# 1982 826 vs Late 90's Power Throw 824 XL



## creeve4 (Dec 16, 2015)

I just bought a '82 826, but found a good deal on an excellent condition Power Throw 824XL. How do the two compare?


----------



## detdrbuzzard (Jan 20, 2012)

I just picked up an 824 powerthrow earlier this year and haven't had a chance to use it. I had a 1979 or 1980 826, it threw snow very well but I couldn't get use to the dead man controls so I was either running into something or stalling it because I let go of the micro switch lever


----------



## AnOldGearhead (Nov 18, 2017)

detdrbuzzard said:


> I had a 1979 or 1980 826, it threw snow very well but I couldn't get use to the dead man controls so I was either running into something or stalling it because I let go of the micro switch lever



I wonder if one was broken?

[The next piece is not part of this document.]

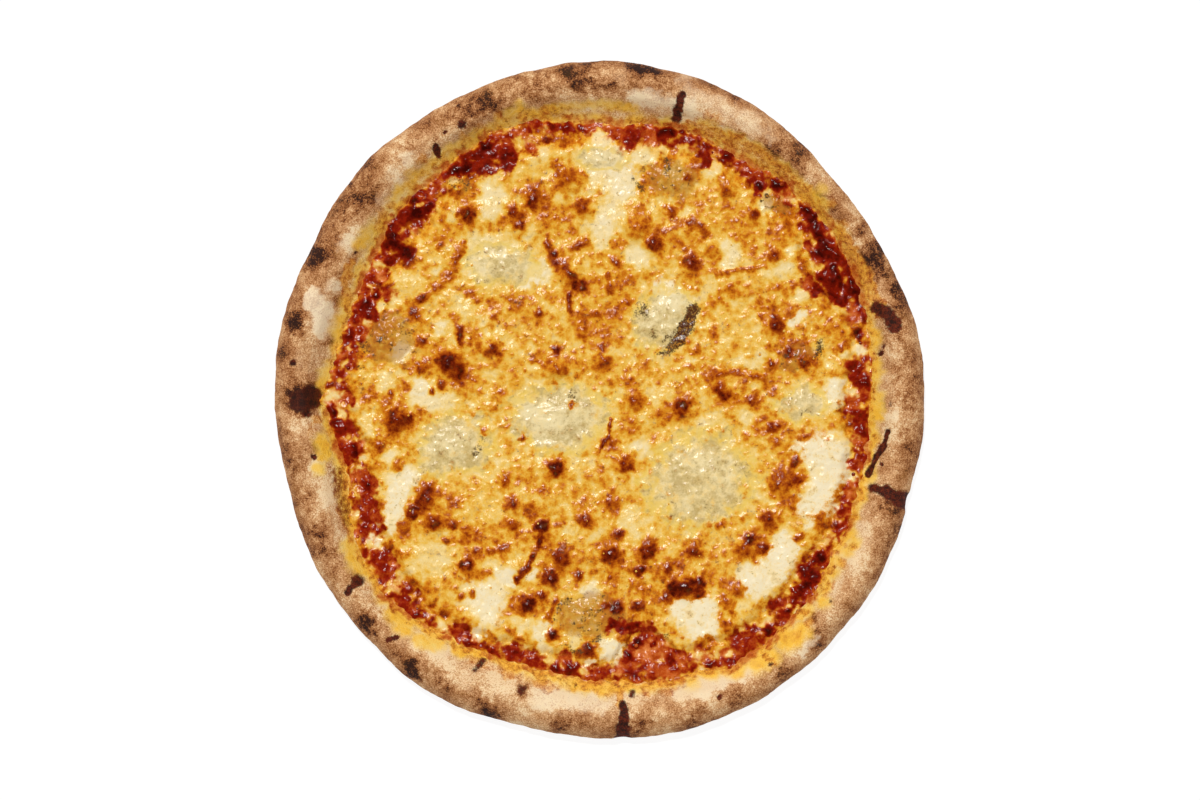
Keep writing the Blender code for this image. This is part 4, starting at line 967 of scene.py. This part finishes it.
def band_faces(*rings):
    """Four cornered faces between each closed ring of points and the next."""
    faces = []
    for low, high in zip(rings, rings[1:]):
        corners = zip(low, low[1:] + low[:1], high[1:] + high[:1], high)
        faces += list(corners)
    return faces


def fan_faces(middle, ring):
    """Three cornered faces from a middle point to a closed ring of points."""
    return [(middle, a, b) for a, b in zip(ring, ring[1:] + ring[:1])]


def disc(steps):
    """Places that fill a disc of radius 1 evenly, as a square grid bent round, with its rim and faces."""
    side = np.linspace(-1, 1, steps + 1)
    a, b = np.meshgrid(side, side, indexing="ij")
    wide = np.abs(a) > np.abs(b)
    radius = np.where(wide, a, b)
    safe_a, safe_b = np.where(a == 0, 1, a), np.where(b == 0, 1, b)
    turn = np.where(wide, math.pi / 4 * b / safe_a, math.pi / 2 - math.pi / 4 * a / safe_b)
    grid = np.arange((steps + 1) ** 2).reshape(steps + 1, steps + 1)
    rim = list(grid[:-1, 0]) + list(grid[-1, :-1]) + list(grid[:0:-1, -1]) + list(grid[0, :0:-1])
    corners = np.stack([grid[:-1, :-1], grid[1:, :-1], grid[1:, 1:], grid[:-1, 1:]], -1).reshape(-1, 4)
    x, y = radius * np.cos(turn), radius * np.sin(turn)
    return x.ravel(), y.ravel(), [int(k) for k in rim], corners.tolist()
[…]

I have one on each handlebar but I can let go of either one provided I have the other depressed.


----------



## detdrbuzzard (Jan 20, 2012)

yes one of my micro switches was broken which led to the stalling. the other problem I had was the 826 just barley fit in the allotted space in my garage, the 824 gives me some wiggle room


----------



## cranman (Jan 23, 2016)

The dead man switches are my only complaints about the 826.....


----------